* begin GIVEN MATERIAL *
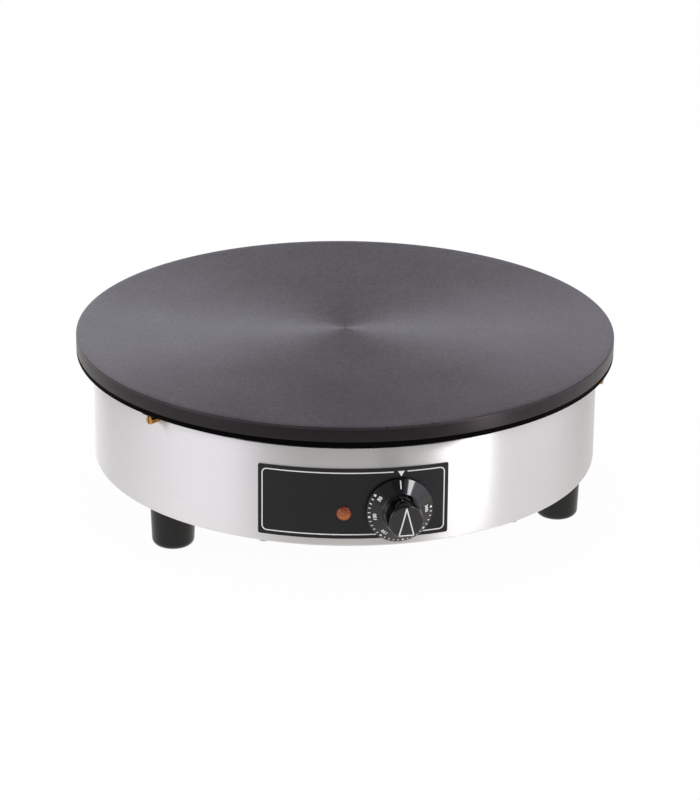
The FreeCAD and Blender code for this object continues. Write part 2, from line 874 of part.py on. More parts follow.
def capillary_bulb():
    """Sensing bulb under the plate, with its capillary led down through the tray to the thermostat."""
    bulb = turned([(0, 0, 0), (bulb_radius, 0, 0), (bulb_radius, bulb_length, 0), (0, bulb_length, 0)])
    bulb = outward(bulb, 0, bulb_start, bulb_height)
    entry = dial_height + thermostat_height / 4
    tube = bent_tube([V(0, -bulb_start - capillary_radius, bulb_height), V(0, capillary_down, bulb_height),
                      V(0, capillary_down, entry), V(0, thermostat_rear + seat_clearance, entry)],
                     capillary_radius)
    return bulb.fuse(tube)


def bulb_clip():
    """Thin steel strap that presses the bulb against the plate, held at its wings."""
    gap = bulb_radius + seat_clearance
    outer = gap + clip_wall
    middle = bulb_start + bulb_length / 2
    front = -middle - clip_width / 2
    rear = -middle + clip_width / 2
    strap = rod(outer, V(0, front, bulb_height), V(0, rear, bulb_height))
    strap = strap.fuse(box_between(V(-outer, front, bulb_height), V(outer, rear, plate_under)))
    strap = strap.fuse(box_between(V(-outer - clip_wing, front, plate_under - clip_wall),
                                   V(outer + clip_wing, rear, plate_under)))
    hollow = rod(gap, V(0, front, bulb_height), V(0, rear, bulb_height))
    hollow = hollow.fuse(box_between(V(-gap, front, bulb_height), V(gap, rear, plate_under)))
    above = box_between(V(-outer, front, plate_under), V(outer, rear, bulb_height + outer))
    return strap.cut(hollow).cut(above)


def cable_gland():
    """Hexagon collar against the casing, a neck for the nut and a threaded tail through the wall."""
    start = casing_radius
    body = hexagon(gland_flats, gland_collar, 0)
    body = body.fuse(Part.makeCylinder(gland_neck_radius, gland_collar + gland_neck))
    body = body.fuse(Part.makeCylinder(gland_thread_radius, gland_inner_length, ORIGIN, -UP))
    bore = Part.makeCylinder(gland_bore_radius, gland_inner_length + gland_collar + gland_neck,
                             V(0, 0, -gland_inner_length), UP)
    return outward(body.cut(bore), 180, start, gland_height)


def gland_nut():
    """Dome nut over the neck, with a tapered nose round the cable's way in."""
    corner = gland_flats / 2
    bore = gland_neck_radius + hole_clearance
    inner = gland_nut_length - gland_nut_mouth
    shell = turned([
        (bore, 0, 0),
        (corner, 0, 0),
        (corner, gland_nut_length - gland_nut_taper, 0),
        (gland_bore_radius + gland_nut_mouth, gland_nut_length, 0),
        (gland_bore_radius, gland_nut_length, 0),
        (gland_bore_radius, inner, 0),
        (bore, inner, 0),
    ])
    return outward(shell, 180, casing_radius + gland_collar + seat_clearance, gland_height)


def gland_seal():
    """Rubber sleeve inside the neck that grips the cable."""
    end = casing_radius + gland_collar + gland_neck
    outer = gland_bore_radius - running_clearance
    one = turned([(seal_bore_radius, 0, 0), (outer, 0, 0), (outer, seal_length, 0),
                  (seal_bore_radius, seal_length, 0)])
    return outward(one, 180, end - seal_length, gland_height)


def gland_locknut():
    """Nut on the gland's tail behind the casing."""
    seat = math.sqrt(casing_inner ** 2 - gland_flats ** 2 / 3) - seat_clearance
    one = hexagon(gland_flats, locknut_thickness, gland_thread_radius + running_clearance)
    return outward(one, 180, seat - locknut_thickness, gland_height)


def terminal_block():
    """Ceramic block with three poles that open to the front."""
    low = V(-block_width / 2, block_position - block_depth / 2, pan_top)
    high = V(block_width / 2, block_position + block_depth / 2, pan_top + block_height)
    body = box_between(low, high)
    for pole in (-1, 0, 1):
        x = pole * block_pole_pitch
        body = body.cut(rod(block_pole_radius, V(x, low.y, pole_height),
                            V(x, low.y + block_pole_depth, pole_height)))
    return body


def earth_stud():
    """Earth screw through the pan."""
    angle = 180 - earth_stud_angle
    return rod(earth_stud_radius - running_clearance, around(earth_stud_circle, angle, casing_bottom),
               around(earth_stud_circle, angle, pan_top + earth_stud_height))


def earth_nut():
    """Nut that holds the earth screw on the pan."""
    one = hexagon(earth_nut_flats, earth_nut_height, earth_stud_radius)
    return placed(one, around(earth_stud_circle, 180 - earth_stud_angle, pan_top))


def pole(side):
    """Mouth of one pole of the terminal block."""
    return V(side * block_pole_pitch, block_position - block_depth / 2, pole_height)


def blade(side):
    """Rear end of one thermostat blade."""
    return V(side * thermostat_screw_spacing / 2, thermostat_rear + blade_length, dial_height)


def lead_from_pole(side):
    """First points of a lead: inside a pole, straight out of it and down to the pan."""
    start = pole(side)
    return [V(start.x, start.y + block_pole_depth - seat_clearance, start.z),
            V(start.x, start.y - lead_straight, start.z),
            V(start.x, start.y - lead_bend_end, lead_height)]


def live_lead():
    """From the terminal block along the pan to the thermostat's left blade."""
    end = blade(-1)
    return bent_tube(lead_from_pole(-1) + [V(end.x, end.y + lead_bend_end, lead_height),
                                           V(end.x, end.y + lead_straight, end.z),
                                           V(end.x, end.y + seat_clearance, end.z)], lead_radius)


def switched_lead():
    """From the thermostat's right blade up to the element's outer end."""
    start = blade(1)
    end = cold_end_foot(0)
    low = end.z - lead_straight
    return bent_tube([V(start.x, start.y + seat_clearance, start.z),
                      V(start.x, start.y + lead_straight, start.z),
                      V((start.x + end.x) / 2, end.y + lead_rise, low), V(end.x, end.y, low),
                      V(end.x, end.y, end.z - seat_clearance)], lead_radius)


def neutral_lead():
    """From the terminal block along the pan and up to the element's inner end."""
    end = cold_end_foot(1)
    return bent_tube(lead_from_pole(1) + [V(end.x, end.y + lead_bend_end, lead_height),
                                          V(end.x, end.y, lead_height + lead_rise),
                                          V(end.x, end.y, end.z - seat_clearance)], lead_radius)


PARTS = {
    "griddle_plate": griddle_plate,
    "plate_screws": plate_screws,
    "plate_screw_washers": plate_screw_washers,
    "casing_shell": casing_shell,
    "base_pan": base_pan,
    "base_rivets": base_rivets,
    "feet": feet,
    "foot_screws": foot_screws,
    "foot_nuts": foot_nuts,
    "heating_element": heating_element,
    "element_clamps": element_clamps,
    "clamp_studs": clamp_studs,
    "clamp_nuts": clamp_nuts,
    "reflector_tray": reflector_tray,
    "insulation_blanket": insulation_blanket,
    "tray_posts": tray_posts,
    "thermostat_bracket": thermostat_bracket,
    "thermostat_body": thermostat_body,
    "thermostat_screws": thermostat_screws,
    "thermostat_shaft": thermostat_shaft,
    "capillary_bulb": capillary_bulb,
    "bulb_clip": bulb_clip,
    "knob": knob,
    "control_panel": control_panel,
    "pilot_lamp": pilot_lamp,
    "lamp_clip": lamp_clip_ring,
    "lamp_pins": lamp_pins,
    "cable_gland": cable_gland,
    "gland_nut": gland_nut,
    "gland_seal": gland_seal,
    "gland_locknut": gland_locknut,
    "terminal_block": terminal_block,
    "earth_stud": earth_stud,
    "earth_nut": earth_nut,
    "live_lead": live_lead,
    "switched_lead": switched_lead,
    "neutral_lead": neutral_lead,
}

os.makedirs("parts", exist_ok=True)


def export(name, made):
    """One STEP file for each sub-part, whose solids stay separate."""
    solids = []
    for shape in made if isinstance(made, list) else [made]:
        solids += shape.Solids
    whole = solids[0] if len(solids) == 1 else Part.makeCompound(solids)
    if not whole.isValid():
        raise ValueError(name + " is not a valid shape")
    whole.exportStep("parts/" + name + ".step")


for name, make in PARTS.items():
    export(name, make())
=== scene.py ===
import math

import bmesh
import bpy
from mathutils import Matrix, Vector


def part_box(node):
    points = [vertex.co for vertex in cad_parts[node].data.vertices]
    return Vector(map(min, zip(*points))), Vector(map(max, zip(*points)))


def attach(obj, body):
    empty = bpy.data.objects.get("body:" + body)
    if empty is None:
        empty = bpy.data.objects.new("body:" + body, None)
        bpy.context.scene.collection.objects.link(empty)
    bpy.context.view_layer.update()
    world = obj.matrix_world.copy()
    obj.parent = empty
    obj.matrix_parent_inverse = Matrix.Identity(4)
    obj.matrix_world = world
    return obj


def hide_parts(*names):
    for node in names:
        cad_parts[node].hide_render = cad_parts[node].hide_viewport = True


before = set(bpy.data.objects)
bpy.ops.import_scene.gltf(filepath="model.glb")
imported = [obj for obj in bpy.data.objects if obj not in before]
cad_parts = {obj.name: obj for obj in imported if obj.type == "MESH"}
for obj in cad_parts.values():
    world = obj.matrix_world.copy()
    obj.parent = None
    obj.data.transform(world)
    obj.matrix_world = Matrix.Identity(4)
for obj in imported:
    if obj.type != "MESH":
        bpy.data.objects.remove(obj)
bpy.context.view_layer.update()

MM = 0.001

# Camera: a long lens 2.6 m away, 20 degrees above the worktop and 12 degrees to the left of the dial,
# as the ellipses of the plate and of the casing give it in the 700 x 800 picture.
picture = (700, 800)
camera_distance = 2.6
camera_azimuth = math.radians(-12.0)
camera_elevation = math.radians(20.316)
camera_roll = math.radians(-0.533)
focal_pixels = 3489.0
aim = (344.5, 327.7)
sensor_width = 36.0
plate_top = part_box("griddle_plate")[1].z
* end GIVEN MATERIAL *
PROBLEM >> Go back over the listing above and copy exactly the lines that begin at the line with "whole = solids[0]" and stop after the line with "obj.parent = empty"; leave out every other line.

FULL OUTPUT >>
    whole = solids[0] if len(solids) == 1 else Part.makeCompound(solids)
    if not whole.isValid():
        raise ValueError(name + " is not a valid shape")
    whole.exportStep("parts/" + name + ".step")


for name, make in PARTS.items():
    export(name, make())
=== scene.py ===
import math

import bmesh
import bpy
from mathutils import Matrix, Vector


def part_box(node):
    points = [vertex.co for vertex in cad_parts[node].data.vertices]
    return Vector(map(min, zip(*points))), Vector(map(max, zip(*points)))


def attach(obj, body):
    empty = bpy.data.objects.get("body:" + body)
    if empty is None:
        empty = bpy.data.objects.new("body:" + body, None)
        bpy.context.scene.collection.objects.link(empty)
    bpy.context.view_layer.update()
    world = obj.matrix_world.copy()
    obj.parent = empty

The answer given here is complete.